Source material:

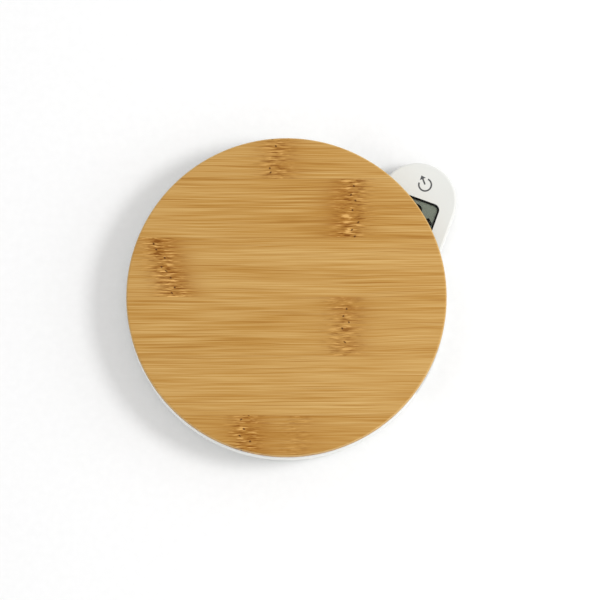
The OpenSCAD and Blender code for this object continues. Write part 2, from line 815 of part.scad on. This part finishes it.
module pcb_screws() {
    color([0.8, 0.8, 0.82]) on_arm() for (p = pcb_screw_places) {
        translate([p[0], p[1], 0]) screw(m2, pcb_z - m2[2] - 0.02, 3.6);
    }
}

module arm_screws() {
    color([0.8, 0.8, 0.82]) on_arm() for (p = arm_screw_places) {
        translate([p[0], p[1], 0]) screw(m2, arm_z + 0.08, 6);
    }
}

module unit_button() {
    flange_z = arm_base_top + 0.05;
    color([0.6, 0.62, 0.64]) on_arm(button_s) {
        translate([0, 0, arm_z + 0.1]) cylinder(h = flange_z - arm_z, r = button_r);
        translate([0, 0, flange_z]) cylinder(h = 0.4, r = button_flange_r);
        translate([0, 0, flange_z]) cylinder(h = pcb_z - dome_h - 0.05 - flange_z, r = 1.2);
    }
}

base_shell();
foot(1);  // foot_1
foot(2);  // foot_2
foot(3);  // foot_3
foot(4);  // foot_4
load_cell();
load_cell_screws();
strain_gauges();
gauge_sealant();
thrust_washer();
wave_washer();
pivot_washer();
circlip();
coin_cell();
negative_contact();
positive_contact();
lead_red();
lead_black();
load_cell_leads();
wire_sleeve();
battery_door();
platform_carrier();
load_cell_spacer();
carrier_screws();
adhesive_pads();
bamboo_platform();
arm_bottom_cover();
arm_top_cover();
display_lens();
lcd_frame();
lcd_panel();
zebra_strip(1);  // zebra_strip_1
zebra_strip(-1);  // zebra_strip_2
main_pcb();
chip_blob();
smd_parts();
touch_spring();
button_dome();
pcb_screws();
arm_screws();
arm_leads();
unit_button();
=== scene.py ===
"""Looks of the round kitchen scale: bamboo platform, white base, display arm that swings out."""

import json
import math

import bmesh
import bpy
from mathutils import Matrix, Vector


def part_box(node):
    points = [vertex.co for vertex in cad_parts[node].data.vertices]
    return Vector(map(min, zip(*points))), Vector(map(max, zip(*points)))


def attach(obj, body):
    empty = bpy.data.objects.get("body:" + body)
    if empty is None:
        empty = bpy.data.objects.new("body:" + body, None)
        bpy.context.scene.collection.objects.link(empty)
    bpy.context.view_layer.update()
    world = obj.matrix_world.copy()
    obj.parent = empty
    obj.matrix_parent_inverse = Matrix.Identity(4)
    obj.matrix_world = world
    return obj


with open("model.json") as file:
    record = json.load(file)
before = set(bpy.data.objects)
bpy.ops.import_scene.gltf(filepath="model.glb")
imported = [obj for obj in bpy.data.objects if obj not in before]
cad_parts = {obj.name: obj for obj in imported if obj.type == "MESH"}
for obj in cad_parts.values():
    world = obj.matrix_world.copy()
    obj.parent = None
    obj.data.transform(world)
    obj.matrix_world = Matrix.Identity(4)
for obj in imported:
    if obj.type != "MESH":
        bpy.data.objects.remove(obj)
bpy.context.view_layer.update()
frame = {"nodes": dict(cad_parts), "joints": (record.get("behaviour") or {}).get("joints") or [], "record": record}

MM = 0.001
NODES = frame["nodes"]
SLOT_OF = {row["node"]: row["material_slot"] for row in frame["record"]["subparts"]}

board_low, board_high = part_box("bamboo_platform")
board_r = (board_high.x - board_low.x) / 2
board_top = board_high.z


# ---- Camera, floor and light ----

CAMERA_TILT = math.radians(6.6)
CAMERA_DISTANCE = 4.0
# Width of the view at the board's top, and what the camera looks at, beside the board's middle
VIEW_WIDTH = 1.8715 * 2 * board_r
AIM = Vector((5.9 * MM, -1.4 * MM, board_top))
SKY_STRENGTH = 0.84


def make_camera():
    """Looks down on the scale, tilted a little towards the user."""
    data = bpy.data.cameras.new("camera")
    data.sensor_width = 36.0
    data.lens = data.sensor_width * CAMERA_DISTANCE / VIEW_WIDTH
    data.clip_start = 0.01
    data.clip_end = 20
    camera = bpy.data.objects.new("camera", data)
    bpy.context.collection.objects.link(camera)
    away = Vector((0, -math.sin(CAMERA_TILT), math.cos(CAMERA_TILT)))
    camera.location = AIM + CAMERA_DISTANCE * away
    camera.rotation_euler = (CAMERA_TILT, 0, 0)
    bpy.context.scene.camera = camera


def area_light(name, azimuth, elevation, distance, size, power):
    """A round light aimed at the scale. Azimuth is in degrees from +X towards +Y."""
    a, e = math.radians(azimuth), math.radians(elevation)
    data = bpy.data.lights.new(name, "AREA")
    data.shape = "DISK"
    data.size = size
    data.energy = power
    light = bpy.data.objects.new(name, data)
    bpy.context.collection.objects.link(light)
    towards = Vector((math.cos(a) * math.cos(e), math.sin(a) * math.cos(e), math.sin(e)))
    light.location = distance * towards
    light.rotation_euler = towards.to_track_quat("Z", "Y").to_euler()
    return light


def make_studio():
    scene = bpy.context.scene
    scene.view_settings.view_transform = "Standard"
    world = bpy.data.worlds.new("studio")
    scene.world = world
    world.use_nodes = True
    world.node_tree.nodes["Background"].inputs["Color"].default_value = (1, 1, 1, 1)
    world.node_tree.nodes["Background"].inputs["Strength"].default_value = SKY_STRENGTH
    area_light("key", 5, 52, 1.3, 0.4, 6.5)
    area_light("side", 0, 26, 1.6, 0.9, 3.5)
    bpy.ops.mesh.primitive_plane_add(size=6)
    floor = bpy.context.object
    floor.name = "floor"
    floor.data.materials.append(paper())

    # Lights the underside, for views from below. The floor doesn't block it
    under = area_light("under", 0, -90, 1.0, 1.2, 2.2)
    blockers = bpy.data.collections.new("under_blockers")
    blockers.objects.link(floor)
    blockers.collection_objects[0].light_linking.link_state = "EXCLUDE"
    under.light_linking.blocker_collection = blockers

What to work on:
Nothing but the lines from the one with "base_shell();" through the one with "obj.parent = None" should be retyped; include both and keep them exact.

Output:
base_shell();
foot(1);  // foot_1
foot(2);  // foot_2
foot(3);  // foot_3
foot(4);  // foot_4
load_cell();
load_cell_screws();
strain_gauges();
gauge_sealant();
thrust_washer();
wave_washer();
pivot_washer();
circlip();
coin_cell();
negative_contact();
positive_contact();
lead_red();
lead_black();
load_cell_leads();
wire_sleeve();
battery_door();
platform_carrier();
load_cell_spacer();
carrier_screws();
adhesive_pads();
bamboo_platform();
arm_bottom_cover();
arm_top_cover();
display_lens();
lcd_frame();
lcd_panel();
zebra_strip(1);  // zebra_strip_1
zebra_strip(-1);  // zebra_strip_2
main_pcb();
chip_blob();
smd_parts();
touch_spring();
button_dome();
pcb_screws();
arm_screws();
arm_leads();
unit_button();
=== scene.py ===
"""Looks of the round kitchen scale: bamboo platform, white base, display arm that swings out."""

import json
import math

import bmesh
import bpy
from mathutils import Matrix, Vector


def part_box(node):
    points = [vertex.co for vertex in cad_parts[node].data.vertices]
    return Vector(map(min, zip(*points))), Vector(map(max, zip(*points)))


def attach(obj, body):
    empty = bpy.data.objects.get("body:" + body)
    if empty is None:
        empty = bpy.data.objects.new("body:" + body, None)
        bpy.context.scene.collection.objects.link(empty)
    bpy.context.view_layer.update()
    world = obj.matrix_world.copy()
    obj.parent = empty
    obj.matrix_parent_inverse = Matrix.Identity(4)
    obj.matrix_world = world
    return obj


with open("model.json") as file:
    record = json.load(file)
before = set(bpy.data.objects)
bpy.ops.import_scene.gltf(filepath="model.glb")
imported = [obj for obj in bpy.data.objects if obj not in before]
cad_parts = {obj.name: obj for obj in imported if obj.type == "MESH"}
for obj in cad_parts.values():
    world = obj.matrix_world.copy()
    obj.parent = None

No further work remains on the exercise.